『それでも、警官は微笑う (講談社ノベルス)』日明恩

キャラクター警察小説。主人公の二人は無口な青島(司馬先生バージョンの織田裕二)とユースケサンタマリアのキャスティングでどうだろう。冒頭のシーンからもしやアラン的展開と思いきやそれは杞憂なのでここで躓いた方は再読すべし。少しのBLテイストといい、高村薫を軽く書き直したらこういう感じになりそう。軽く見えるけれどテーマはそれなりに重い。それを登場人物の潮崎が軽くする流れになっている。粗やご都合主義は見えるけれど、これがデビュー作であることを差し引こう。
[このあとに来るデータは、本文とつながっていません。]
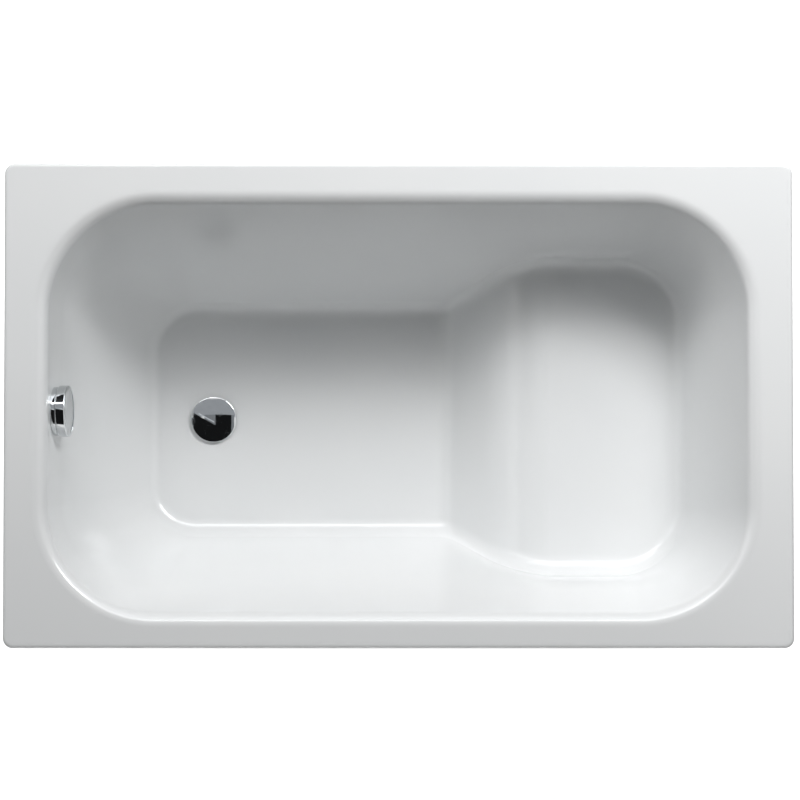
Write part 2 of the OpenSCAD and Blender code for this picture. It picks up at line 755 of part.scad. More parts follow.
// Moulded waste body: flange, cup, threaded tail, hose inlet and cable boss
module waste_body() {
    color("whitesmoke") at_drain() difference() {
        union() {
            translate([0, 0, cup_top_z]) cylinder(h = waste_flange_t, r = waste_flange_r);
            translate([0, 0, cup_bottom_z]) cylinder(h = cup_h, r = cup_r);
            translate([0, 0, tail_end_z]) cylinder(h = tail_l + 1, r = tail_r);
            translate([0, 0, inlet_z]) rotate([0, -90, 0]) cylinder(h = cup_r + spigot_l, r = spigot_r);
            translate([0, -cable_off, inlet_z]) rotate([0, -90, 0]) cylinder(h = cup_r + boss_l, r = boss_r);
            translate([-cup_r, -cable_off, inlet_z - boss_r]) cube([cup_r, cable_off, 2 * boss_r]);
        }
        translate([0, 0, funnel_top_z]) cylinder(h = cup_h + waste_flange_t, r = neck_r + gap);
        translate([0, 0, funnel_top_z])
            cylinder(h = cup_top_z - mould_wall - funnel_top_z, r = cup_r - mould_wall);
        translate([0, 0, cup_bottom_z + mould_wall])
            cylinder(h = funnel_h, r1 = tail_r - mould_wall, r2 = cup_r - mould_wall);
        translate([0, 0, tail_end_z - 1]) cylinder(h = tail_l + mould_wall + 2, r = tail_r - mould_wall);
        translate([-cup_r / 2, 0, inlet_z]) rotate([0, -90, 0])
            cylinder(h = cup_r + spigot_l, r = spigot_bore_r);
        translate([lever_arm, 0, lever_z]) rotate([90, 0, 0])
            cylinder(h = 2 * lever_pin_half, r = lever_pin_r + fit, center = true);
    }
}

// The lever's pin lies in bores in the cup's two side walls
module lever_pin() {
    color("silver") translate([lever_pin_x, well_y, lever_z]) rotate([90, 0, 0])
        cylinder(h = 2 * lever_pin_half - 0.4, r = lever_pin_r, center = true);
}

// Lift lever: a hub on the pin, an arm to the drain's axis and a nose under the stem
module lift_lever() {
    hub_r = lever_pin_r + 2.5;
    color("ivory") translate([lever_pin_x, well_y, lever_z]) rotate([90, 0, 0]) difference() {
        union() {
            cylinder(h = lever_w, r = hub_r, center = true);
            translate([-lever_arm, -2, -lever_w / 2]) cube([lever_arm, 4, lever_w]);
            translate([-lever_arm, 0, 0]) cylinder(h = lever_w, r = lever_nose_r, center = true);
        }
        cylinder(h = lever_w + 2, r = lever_pin_r + fit, center = true);
    }
}

// Plug: domed chrome cap on a stem whose shoulder holds the rubber ring
module plug_cap() {
    color("lightsteelblue") at_drain() translate([0, 0, cap_z]) difference() {
        intersection() {
            cylinder(h = cap_h, r = cap_r);
            union() {
                cylinder(h = cap_edge_h, r = cap_r);
                translate([0, 0, cap_h - cap_dome_r]) sphere(r = cap_dome_r, $fn = 180);
            }
        }
        translate([0, 0, -1]) cylinder(h = cap_edge_h + 1 - cap_wall, r = cap_r - cap_wall);
        translate([0, 0, -1]) cylinder(h = cap_edge_h + 1.5, r = stem_r + fit);
    }
}

module plug_stem() {
    color("lightsteelblue") at_drain() {
        translate([0, 0, stem_end_z]) cylinder(h = cap_z + cap_edge_h - stem_end_z, r = stem_r);
        translate([0, 0, stem_head_z])
            cylinder(h = cap_z + cap_edge_h - cap_wall - stem_head_z, r = shoulder_r);
        translate([0, 0, stem_head_z - stem_head_t]) cylinder(h = stem_head_t, r = stem_head_r);
    }
}

module plug_seal() {
    color("black") at_drain() translate([0, 0, stem_head_z]) rotate_extrude() polygon([
        [shoulder_r + fit, 0], [plug_seal_r - 1, 0], [plug_seal_r, 1], [plug_seal_r, seal_t - 1],
        [plug_seal_r - 1, seal_t], [shoulder_r + fit, seal_t]
    ]);
}

// Overflow

module overflow_gasket() {
    color("black") at_overflow() translate([0, 0, overflow_back])
        ring(overflow_flange_r - 2, overflow_hole_r + 1, seal_t);
}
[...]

ただ、軽さ・明るさは、重さ・暗さと対比された時に浮き立つ部分もあるが、重さ・暗さの描き方がいまひとつ。ここはひとつ高村薫ばりの文章を身につけてメリハリのある、明るく軽い警察小説を書いて欲しい。警察小説なので意外なオチというのはないのだけれど、私は、ラストが大団円ではなかったことに驚いた。潮崎が言い換えをすることでフォローはしているけれども。うーん。ただこの物語でラストが大団円では、あまりに安いTVドラマなので、これでいいのかもしれないけれど・・・。
好みが分かれると思うけど、私は楽しく読めた。